§ **TO BE DONE**
Return every line of the data below that includes the string "inner".

(Stored records)

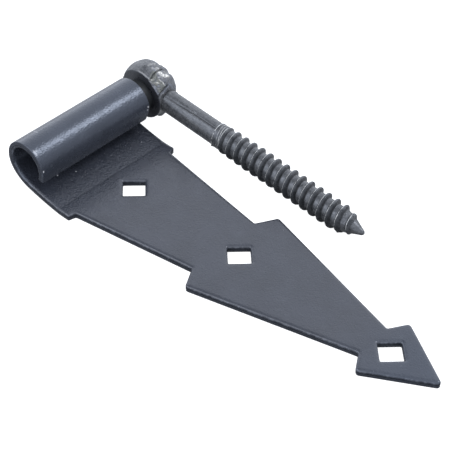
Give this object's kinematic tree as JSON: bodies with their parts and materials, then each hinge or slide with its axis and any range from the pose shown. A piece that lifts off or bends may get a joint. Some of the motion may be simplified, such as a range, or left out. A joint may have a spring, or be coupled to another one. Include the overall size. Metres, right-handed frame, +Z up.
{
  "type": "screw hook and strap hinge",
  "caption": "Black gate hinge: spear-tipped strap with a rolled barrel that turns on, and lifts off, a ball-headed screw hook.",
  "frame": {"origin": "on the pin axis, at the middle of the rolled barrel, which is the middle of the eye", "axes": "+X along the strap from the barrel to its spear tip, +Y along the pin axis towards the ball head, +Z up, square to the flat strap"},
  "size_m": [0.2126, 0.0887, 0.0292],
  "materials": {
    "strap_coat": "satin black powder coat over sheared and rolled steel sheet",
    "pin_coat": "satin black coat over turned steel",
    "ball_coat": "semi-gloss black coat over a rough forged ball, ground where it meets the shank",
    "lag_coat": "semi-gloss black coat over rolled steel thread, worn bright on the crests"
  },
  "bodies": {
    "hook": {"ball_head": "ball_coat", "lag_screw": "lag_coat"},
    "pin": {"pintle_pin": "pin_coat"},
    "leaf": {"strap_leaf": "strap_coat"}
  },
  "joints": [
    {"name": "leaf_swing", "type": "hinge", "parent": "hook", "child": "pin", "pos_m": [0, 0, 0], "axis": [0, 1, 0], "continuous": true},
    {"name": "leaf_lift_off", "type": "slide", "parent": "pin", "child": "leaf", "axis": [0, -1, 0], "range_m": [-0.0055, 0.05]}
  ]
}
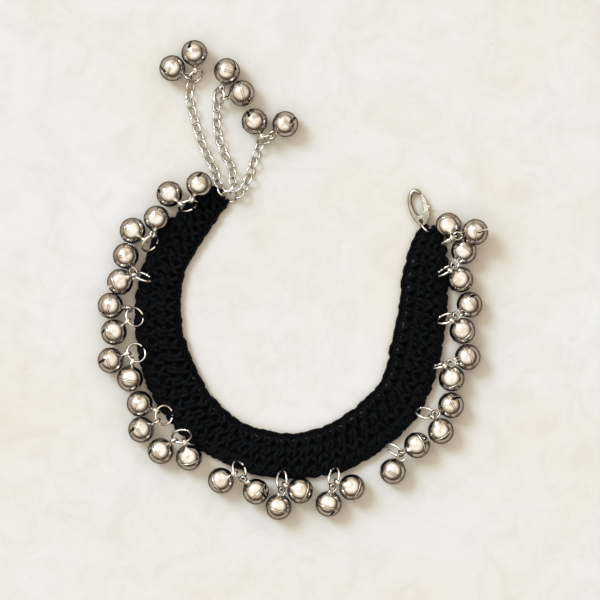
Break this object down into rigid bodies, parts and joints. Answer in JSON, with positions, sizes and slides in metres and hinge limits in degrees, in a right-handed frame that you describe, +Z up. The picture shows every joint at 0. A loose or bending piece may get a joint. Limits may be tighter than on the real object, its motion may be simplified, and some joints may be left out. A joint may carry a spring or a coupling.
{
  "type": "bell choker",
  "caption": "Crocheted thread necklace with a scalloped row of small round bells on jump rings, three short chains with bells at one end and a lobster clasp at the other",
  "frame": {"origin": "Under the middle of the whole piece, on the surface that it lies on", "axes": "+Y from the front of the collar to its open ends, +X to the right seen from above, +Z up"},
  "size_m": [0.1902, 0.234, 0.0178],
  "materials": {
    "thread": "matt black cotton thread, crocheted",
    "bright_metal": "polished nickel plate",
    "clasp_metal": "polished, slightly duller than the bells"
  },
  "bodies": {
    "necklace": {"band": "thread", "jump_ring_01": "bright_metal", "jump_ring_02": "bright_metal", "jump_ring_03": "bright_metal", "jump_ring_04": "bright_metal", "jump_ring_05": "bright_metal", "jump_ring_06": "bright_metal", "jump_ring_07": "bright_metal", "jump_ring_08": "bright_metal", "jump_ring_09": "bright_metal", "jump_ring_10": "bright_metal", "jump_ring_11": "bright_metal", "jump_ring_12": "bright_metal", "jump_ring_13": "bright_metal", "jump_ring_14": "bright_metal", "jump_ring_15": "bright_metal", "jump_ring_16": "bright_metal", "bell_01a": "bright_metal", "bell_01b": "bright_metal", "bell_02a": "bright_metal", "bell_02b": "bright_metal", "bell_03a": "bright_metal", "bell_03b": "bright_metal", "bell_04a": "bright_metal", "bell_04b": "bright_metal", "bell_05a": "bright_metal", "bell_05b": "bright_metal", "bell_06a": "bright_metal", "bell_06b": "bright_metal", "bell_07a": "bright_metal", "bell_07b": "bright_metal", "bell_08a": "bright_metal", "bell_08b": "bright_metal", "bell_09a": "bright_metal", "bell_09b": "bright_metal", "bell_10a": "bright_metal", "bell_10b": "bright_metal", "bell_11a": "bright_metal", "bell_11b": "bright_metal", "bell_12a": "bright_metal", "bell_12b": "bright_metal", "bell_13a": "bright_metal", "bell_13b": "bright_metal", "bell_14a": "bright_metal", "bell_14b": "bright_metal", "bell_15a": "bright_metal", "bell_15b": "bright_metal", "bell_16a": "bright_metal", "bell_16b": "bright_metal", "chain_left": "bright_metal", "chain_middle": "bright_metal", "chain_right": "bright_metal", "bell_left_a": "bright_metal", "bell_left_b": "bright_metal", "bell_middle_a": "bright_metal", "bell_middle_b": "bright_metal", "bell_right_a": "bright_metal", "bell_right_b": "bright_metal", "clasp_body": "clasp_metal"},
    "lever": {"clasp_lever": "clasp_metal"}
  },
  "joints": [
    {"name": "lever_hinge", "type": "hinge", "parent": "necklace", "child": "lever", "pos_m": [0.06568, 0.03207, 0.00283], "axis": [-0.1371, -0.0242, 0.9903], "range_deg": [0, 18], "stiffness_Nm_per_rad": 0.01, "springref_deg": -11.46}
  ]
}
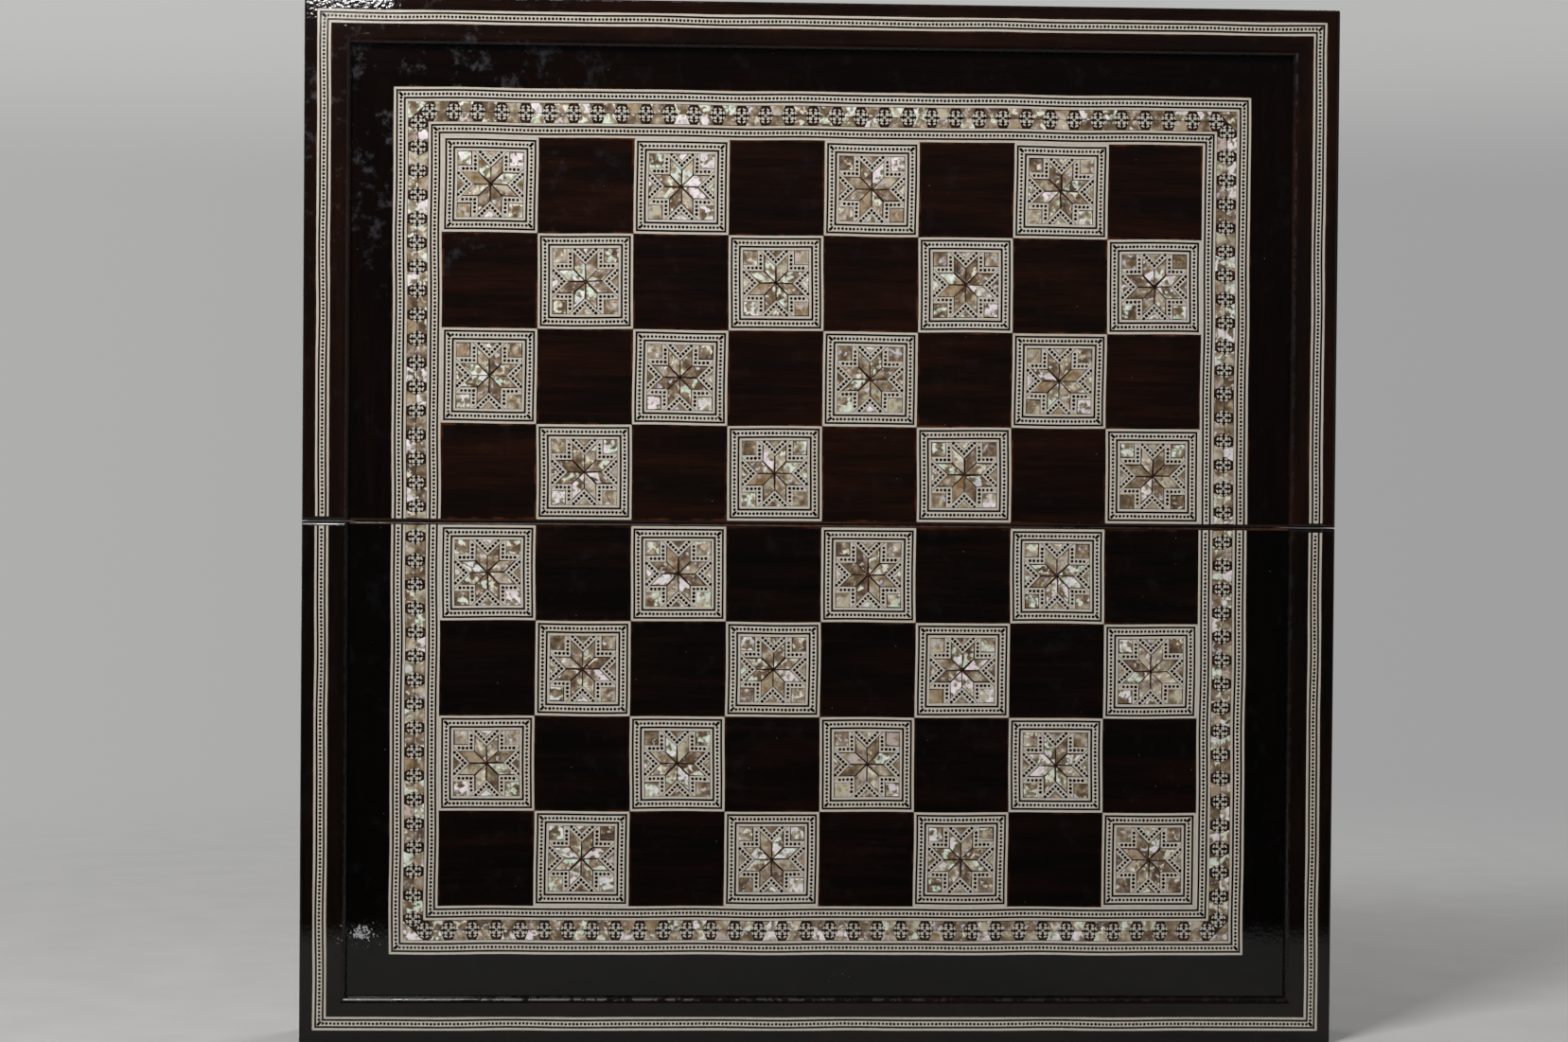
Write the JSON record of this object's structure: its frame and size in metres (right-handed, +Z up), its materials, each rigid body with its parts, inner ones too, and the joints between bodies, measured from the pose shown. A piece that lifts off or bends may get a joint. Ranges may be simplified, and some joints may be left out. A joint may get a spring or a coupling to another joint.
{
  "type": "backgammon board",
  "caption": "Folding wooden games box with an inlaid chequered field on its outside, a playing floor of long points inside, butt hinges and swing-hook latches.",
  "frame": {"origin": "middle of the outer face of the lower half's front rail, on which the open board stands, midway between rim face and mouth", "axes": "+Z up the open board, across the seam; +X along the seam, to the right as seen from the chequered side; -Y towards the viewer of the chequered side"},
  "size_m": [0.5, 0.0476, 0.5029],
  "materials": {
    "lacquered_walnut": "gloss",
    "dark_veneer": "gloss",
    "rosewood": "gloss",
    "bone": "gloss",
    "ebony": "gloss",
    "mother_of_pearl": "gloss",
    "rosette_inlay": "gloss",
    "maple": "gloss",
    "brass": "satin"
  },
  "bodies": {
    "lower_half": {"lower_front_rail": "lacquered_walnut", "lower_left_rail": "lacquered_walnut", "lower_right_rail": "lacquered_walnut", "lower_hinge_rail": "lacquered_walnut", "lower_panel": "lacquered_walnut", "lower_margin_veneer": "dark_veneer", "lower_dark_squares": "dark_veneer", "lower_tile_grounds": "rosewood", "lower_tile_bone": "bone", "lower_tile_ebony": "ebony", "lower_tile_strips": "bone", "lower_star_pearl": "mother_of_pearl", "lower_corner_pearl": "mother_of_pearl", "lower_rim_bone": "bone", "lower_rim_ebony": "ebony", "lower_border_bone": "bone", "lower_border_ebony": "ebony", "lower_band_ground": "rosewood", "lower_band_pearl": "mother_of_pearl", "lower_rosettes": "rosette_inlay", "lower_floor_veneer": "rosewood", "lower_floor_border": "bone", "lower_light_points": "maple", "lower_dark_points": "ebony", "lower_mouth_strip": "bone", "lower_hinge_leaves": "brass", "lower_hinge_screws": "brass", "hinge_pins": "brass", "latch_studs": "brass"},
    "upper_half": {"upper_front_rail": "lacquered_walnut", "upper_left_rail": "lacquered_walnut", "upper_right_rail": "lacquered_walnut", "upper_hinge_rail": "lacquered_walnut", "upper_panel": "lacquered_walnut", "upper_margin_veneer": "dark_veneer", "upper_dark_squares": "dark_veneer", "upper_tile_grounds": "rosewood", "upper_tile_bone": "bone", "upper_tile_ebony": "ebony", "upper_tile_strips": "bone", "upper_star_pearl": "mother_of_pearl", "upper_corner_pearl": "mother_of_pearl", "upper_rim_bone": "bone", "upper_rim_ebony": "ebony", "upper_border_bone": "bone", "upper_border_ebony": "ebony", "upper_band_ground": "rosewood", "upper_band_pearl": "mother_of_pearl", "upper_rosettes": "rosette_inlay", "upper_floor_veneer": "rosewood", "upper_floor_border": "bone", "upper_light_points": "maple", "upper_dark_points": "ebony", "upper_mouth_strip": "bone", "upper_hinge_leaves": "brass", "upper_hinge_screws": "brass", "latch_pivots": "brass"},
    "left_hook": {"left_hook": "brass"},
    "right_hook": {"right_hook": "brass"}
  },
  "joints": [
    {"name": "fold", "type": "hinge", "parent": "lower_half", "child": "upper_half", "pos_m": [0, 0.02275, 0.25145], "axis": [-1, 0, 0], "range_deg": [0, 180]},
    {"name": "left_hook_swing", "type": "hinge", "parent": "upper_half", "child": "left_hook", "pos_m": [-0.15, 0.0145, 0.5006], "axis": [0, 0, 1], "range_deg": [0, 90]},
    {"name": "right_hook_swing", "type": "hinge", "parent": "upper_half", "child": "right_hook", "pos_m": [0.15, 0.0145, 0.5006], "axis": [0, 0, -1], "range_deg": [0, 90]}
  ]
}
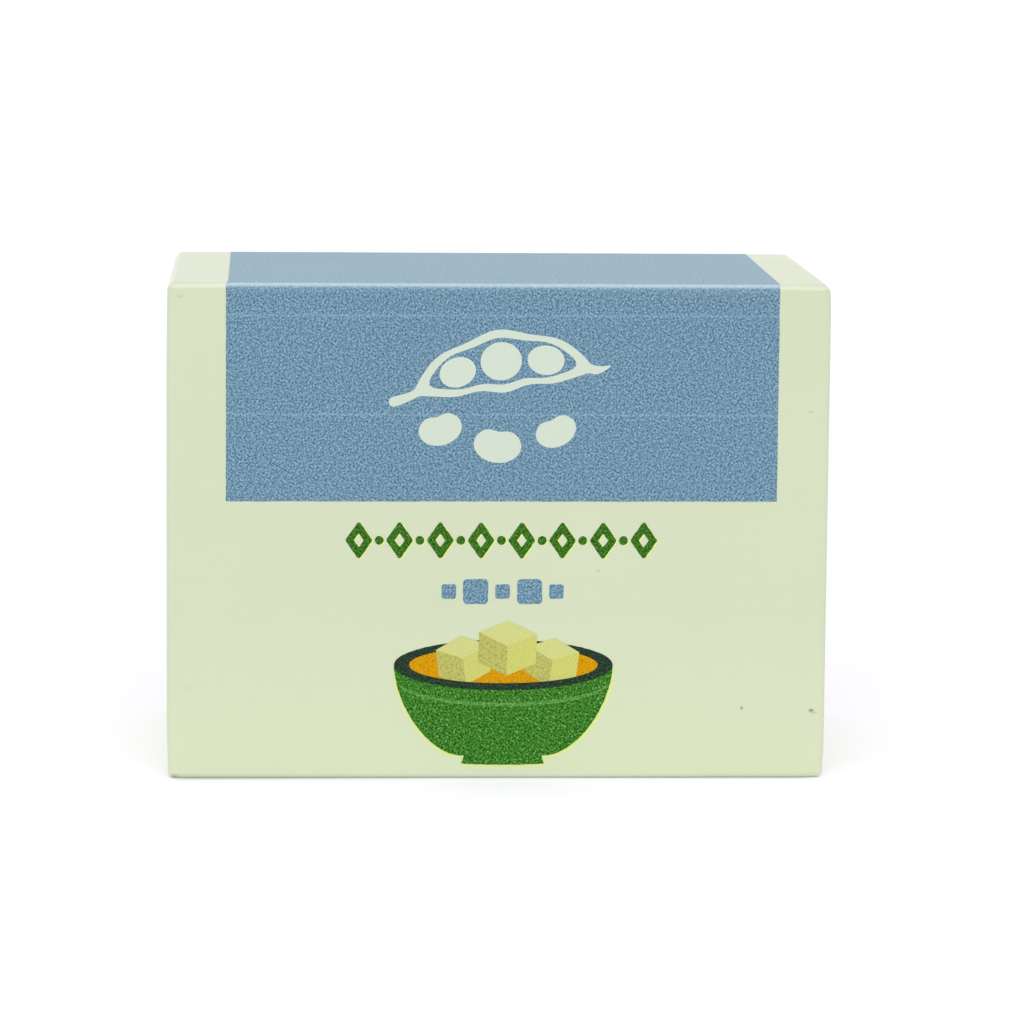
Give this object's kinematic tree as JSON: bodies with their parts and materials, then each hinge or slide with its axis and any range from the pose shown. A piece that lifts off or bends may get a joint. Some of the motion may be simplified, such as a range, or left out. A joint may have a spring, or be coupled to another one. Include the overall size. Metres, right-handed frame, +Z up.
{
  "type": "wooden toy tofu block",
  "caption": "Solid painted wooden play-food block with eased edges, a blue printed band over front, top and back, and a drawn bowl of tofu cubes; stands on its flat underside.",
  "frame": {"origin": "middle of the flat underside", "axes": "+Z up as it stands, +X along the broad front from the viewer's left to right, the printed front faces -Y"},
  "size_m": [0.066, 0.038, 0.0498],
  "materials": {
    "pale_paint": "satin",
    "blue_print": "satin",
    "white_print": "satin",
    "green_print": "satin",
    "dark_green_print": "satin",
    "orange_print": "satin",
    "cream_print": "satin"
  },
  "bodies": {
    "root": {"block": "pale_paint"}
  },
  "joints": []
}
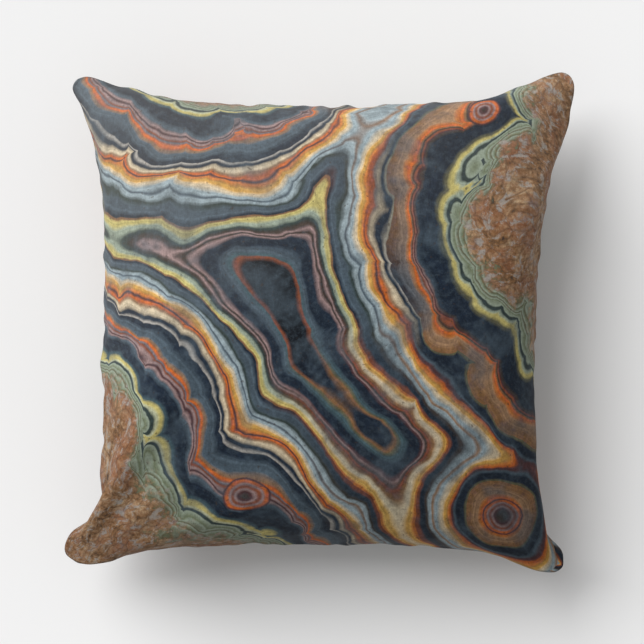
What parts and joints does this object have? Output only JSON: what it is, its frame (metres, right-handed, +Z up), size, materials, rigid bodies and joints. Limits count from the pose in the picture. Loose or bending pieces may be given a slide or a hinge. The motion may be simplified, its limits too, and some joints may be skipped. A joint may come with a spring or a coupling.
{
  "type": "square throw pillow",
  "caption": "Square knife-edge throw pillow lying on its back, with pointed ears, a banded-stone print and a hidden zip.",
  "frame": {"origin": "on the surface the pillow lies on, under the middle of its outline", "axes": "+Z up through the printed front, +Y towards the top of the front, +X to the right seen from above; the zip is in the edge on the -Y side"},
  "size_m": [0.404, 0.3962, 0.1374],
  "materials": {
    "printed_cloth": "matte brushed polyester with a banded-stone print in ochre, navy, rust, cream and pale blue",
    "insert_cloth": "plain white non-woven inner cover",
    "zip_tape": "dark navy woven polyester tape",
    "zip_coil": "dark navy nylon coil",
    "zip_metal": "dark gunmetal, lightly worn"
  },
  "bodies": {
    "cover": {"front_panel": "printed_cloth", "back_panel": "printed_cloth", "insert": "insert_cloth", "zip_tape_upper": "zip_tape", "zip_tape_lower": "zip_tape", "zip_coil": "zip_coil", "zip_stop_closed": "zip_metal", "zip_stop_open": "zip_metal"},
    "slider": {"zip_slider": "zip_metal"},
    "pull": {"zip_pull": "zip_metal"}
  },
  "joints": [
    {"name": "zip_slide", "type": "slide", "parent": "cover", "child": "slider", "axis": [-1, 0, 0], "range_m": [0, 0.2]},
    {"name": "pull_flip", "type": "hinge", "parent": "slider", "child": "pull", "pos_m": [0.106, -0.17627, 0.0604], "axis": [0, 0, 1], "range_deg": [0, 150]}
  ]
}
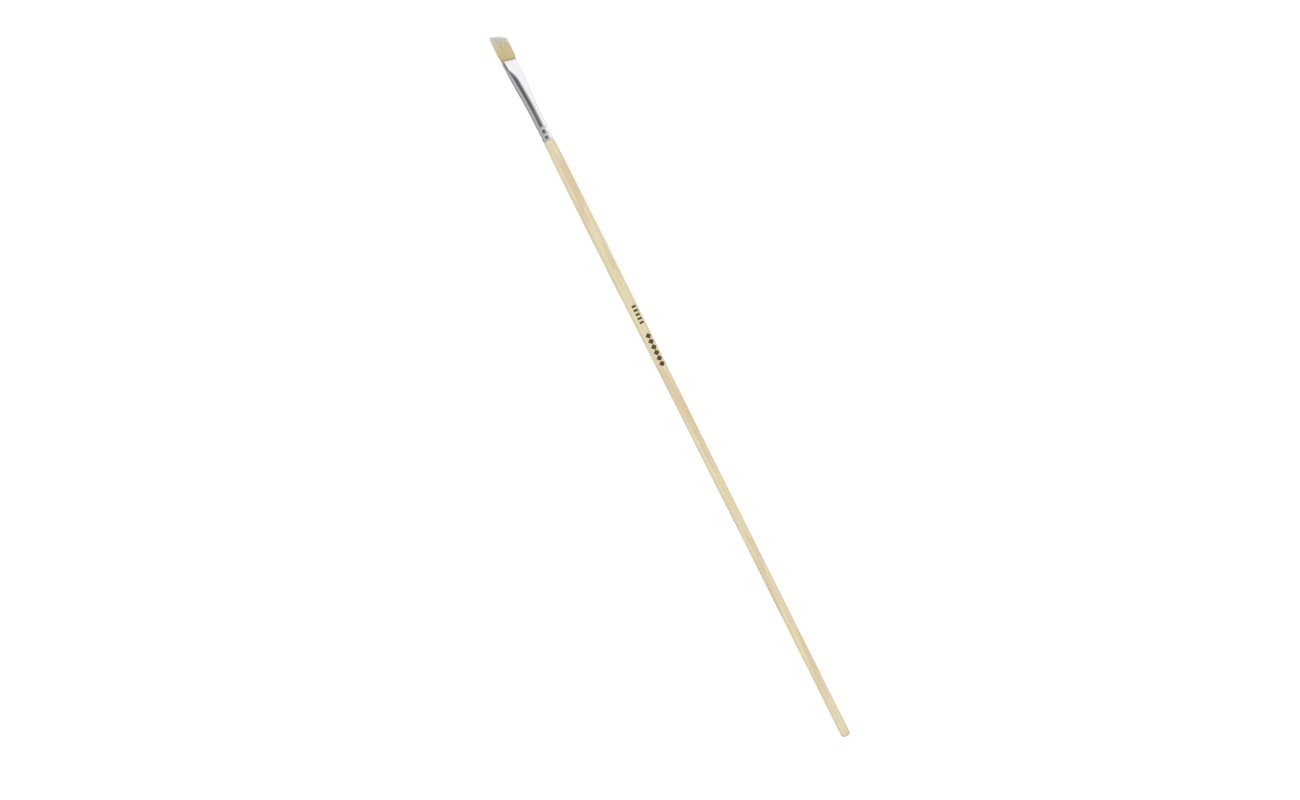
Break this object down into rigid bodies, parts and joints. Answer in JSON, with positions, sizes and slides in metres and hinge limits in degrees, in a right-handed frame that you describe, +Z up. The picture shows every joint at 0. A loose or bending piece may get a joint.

§ **ANSWER TO THIS EXERCISE**
Write the JSON record of this object's structure: its frame and size in metres (right-handed, +Z up), its materials, each rigid body with its parts, inner ones too, and the joints between bodies, measured from the pose shown. A piece that lifts off or bends may get a joint. Ranges may be simplified, and some joints may be left out. A joint may get a spring or a coupling to another joint.
    "insert_cloth": "plain white non-woven inner cover",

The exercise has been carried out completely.